#### What is required
Repeat verbatim only the lines from the opening of the material below through the one that contains "dome_d = centre_d".

#### Data segment
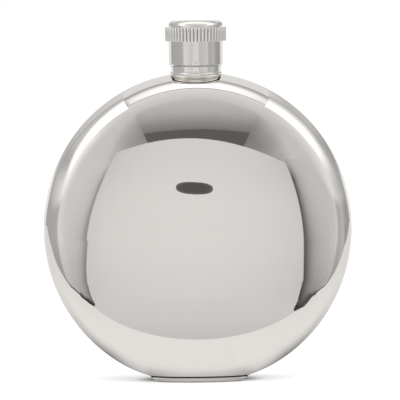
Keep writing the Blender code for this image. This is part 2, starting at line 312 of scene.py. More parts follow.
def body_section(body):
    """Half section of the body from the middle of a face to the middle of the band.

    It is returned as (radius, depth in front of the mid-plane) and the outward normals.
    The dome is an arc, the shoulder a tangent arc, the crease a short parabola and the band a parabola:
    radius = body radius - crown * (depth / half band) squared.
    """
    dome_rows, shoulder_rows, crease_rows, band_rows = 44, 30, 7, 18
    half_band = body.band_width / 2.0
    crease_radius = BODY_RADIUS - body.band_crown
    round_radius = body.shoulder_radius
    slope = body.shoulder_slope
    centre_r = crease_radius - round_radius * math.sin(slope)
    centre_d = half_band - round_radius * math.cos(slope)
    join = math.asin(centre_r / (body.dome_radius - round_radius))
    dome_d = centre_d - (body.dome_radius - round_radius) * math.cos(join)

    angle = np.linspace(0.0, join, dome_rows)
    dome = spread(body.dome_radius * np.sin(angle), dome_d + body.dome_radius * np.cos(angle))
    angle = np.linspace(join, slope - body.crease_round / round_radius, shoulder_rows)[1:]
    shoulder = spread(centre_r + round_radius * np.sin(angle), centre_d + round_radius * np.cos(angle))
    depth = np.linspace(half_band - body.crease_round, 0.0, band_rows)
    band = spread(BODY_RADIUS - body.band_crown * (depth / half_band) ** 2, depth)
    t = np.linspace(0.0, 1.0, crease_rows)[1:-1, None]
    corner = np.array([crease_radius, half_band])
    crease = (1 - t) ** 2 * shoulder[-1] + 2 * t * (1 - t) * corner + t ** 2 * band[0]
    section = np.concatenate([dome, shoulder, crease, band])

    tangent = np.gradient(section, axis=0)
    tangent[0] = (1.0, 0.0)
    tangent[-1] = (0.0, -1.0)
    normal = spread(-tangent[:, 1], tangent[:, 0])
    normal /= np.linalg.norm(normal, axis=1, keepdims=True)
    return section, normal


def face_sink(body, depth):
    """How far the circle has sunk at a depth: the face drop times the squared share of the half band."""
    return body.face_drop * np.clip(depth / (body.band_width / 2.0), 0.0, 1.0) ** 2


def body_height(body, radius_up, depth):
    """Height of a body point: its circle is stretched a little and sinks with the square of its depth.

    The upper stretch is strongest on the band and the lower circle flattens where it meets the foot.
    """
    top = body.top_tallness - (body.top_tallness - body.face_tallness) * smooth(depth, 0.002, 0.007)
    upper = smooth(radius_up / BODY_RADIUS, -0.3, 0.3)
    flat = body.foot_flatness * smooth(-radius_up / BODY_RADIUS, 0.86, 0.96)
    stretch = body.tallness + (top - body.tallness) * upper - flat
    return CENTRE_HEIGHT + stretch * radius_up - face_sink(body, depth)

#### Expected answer
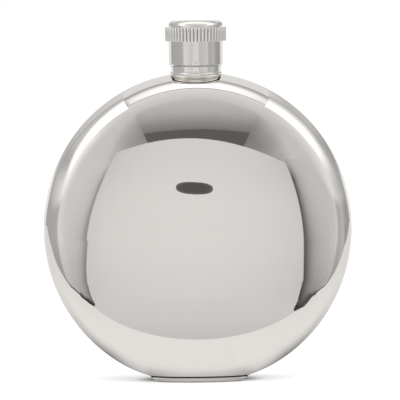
Keep writing the Blender code for this image. This is part 2, starting at line 312 of scene.py. More parts follow.
def body_section(body):
    """Half section of the body from the middle of a face to the middle of the band.

    It is returned as (radius, depth in front of the mid-plane) and the outward normals.
    The dome is an arc, the shoulder a tangent arc, the crease a short parabola and the band a parabola:
    radius = body radius - crown * (depth / half band) squared.
    """
    dome_rows, shoulder_rows, crease_rows, band_rows = 44, 30, 7, 18
    half_band = body.band_width / 2.0
    crease_radius = BODY_RADIUS - body.band_crown
    round_radius = body.shoulder_radius
    slope = body.shoulder_slope
    centre_r = crease_radius - round_radius * math.sin(slope)
    centre_d = half_band - round_radius * math.cos(slope)
    join = math.asin(centre_r / (body.dome_radius - round_radius))
    dome_d = centre_d - (body.dome_radius - round_radius) * math.cos(join)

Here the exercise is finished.